Written problem |
Filter the data below for the string "bending" and copy each matching line.
::: Records for processing :::
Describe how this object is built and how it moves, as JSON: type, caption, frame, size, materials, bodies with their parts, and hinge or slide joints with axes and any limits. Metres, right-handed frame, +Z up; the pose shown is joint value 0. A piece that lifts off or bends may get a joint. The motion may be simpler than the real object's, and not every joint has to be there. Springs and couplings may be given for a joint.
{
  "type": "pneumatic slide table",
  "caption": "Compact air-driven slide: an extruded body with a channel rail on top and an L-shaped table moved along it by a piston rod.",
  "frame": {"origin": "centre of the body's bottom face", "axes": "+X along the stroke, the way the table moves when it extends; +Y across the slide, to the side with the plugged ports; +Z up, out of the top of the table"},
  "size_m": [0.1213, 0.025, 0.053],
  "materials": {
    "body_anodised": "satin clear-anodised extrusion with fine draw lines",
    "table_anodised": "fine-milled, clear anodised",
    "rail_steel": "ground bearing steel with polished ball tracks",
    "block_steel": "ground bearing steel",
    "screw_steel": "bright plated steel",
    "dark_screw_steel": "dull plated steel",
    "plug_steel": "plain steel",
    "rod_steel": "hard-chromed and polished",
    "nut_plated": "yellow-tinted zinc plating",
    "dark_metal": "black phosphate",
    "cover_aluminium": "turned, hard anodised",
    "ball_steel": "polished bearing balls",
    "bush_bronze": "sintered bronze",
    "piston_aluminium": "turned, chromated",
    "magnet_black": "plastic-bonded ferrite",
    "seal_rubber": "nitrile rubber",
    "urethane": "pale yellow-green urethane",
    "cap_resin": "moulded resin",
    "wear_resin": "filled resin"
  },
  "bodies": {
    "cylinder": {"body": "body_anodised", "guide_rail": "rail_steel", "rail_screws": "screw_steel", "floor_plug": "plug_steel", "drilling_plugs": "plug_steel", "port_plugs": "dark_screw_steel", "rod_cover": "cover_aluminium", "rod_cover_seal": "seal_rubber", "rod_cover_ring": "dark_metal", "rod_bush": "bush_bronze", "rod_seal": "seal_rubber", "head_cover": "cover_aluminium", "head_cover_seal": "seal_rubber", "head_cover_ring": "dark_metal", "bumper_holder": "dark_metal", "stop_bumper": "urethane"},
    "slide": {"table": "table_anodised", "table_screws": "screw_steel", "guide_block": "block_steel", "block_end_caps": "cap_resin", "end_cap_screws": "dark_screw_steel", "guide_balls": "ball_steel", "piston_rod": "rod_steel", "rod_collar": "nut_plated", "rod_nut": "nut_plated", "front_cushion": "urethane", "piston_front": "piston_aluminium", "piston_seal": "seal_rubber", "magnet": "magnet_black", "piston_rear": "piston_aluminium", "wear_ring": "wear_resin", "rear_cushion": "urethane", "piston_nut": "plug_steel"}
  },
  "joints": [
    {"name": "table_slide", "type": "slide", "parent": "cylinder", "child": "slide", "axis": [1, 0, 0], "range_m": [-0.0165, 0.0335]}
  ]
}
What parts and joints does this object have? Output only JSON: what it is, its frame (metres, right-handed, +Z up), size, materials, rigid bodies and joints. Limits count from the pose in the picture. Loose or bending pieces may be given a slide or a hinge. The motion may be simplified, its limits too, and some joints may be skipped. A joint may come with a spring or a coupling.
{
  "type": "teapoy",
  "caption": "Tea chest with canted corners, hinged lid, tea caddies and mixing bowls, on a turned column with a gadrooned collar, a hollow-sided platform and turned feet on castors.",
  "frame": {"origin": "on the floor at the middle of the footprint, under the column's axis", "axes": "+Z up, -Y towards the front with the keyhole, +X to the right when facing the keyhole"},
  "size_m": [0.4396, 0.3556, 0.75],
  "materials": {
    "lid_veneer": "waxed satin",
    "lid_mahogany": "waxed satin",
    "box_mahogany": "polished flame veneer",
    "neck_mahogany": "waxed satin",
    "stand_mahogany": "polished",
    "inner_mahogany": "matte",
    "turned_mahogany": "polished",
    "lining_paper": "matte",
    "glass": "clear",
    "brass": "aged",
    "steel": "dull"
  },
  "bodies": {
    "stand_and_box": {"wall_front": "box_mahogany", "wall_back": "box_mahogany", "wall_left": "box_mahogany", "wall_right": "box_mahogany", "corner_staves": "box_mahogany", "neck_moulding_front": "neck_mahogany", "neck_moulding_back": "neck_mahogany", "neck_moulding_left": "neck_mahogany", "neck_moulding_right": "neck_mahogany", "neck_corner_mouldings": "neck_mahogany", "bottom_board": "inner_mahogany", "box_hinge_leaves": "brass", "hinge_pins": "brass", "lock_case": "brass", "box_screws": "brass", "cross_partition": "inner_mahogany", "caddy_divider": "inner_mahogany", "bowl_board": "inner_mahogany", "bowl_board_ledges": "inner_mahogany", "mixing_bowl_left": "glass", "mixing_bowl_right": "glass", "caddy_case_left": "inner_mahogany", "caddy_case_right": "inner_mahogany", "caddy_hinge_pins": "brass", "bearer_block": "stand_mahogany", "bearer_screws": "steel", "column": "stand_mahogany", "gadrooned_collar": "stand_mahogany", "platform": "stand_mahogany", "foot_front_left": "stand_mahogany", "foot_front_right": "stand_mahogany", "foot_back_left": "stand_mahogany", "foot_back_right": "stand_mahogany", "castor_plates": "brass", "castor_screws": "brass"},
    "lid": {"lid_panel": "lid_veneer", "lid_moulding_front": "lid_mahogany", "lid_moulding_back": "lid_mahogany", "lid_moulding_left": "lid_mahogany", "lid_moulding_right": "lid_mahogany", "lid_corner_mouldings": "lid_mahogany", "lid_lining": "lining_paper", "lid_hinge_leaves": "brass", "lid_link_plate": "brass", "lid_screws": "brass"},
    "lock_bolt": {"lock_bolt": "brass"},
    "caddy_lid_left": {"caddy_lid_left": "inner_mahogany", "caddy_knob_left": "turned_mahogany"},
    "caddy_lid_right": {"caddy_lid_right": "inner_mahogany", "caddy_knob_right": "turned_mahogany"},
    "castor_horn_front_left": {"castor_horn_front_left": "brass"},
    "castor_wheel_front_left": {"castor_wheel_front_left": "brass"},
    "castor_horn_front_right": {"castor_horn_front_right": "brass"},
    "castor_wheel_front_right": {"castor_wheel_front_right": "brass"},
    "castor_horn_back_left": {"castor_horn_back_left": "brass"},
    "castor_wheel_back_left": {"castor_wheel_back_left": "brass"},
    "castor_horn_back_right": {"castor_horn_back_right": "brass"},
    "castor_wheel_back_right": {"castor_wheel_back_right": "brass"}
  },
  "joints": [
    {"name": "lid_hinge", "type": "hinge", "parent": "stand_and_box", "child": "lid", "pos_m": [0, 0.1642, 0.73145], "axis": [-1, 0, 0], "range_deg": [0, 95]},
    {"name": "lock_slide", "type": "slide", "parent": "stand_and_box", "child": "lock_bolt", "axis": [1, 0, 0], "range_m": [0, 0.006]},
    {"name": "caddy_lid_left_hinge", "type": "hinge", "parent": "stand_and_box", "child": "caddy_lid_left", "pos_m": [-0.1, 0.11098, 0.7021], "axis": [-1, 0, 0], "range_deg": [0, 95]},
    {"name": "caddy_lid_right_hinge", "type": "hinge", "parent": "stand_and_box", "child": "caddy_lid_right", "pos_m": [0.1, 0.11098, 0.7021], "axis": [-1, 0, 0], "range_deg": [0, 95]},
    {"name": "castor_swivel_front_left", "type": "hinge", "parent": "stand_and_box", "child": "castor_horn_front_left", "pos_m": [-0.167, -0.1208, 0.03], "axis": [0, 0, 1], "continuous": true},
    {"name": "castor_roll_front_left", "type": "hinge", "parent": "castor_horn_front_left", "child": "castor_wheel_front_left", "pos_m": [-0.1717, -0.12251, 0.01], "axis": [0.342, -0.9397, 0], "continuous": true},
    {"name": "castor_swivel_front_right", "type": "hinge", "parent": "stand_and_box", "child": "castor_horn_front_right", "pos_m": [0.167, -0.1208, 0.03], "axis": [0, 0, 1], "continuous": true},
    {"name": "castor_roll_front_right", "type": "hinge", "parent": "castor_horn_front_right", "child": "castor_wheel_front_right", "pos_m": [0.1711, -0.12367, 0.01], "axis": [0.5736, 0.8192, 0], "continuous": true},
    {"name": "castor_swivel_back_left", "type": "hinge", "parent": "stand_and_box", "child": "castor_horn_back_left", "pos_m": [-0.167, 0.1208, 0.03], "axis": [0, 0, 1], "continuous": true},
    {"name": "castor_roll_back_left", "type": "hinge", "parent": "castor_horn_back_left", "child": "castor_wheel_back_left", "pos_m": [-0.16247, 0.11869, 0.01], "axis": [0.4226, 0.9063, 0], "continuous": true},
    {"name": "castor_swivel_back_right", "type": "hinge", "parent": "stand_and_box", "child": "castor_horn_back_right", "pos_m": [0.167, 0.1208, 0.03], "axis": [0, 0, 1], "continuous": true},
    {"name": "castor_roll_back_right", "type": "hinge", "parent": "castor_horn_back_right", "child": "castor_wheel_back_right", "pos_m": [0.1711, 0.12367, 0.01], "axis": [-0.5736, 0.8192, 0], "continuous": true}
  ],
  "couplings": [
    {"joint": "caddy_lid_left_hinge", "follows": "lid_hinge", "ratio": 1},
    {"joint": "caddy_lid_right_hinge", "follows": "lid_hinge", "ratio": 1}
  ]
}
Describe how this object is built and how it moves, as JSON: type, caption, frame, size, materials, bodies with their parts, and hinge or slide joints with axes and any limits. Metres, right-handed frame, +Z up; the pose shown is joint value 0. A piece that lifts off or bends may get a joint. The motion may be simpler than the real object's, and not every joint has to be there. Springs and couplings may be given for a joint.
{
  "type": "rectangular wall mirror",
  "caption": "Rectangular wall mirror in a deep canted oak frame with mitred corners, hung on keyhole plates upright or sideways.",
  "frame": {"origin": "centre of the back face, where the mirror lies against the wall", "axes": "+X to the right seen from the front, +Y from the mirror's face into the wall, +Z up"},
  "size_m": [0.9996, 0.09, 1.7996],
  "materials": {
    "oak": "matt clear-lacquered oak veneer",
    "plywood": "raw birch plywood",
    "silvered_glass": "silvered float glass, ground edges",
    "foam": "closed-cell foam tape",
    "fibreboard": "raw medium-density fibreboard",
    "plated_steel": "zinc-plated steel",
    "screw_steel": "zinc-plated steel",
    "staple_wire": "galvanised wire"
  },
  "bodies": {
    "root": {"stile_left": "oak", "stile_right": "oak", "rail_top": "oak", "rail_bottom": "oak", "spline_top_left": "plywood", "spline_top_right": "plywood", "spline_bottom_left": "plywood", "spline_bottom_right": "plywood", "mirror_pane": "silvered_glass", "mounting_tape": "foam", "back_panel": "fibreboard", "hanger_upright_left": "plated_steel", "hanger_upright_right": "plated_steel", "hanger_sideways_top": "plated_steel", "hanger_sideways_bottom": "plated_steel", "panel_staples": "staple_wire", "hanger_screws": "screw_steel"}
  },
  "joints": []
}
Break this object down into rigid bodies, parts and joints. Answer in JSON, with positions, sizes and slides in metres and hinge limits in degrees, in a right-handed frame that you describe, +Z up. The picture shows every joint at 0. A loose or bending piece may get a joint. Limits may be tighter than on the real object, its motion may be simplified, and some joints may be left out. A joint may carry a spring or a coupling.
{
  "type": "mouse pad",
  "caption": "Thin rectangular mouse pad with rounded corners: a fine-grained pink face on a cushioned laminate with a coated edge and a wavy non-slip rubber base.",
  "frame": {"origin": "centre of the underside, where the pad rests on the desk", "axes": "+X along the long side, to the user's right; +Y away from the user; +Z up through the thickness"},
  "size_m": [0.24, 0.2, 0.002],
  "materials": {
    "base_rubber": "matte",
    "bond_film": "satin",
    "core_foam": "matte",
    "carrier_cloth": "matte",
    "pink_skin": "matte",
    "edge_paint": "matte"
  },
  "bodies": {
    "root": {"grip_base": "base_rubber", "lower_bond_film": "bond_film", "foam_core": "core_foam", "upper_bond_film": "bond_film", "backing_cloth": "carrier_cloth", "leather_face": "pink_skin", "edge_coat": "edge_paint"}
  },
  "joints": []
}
:::
Problem solution |
What parts and joints does this object have? Output only JSON: what it is, its frame (metres, right-handed, +Z up), size, materials, rigid bodies and joints. Limits count from the pose in the picture. Loose or bending pieces may be given a slide or a hinge. The motion may be simplified, its limits too, and some joints may be skipped. A joint may come with a spring or a coupling.
Break this object down into rigid bodies, parts and joints. Answer in JSON, with positions, sizes and slides in metres and hinge limits in degrees, in a right-handed frame that you describe, +Z up. The picture shows every joint at 0. A loose or bending piece may get a joint. Limits may be tighter than on the real object, its motion may be simplified, and some joints may be left out. A joint may carry a spring or a coupling.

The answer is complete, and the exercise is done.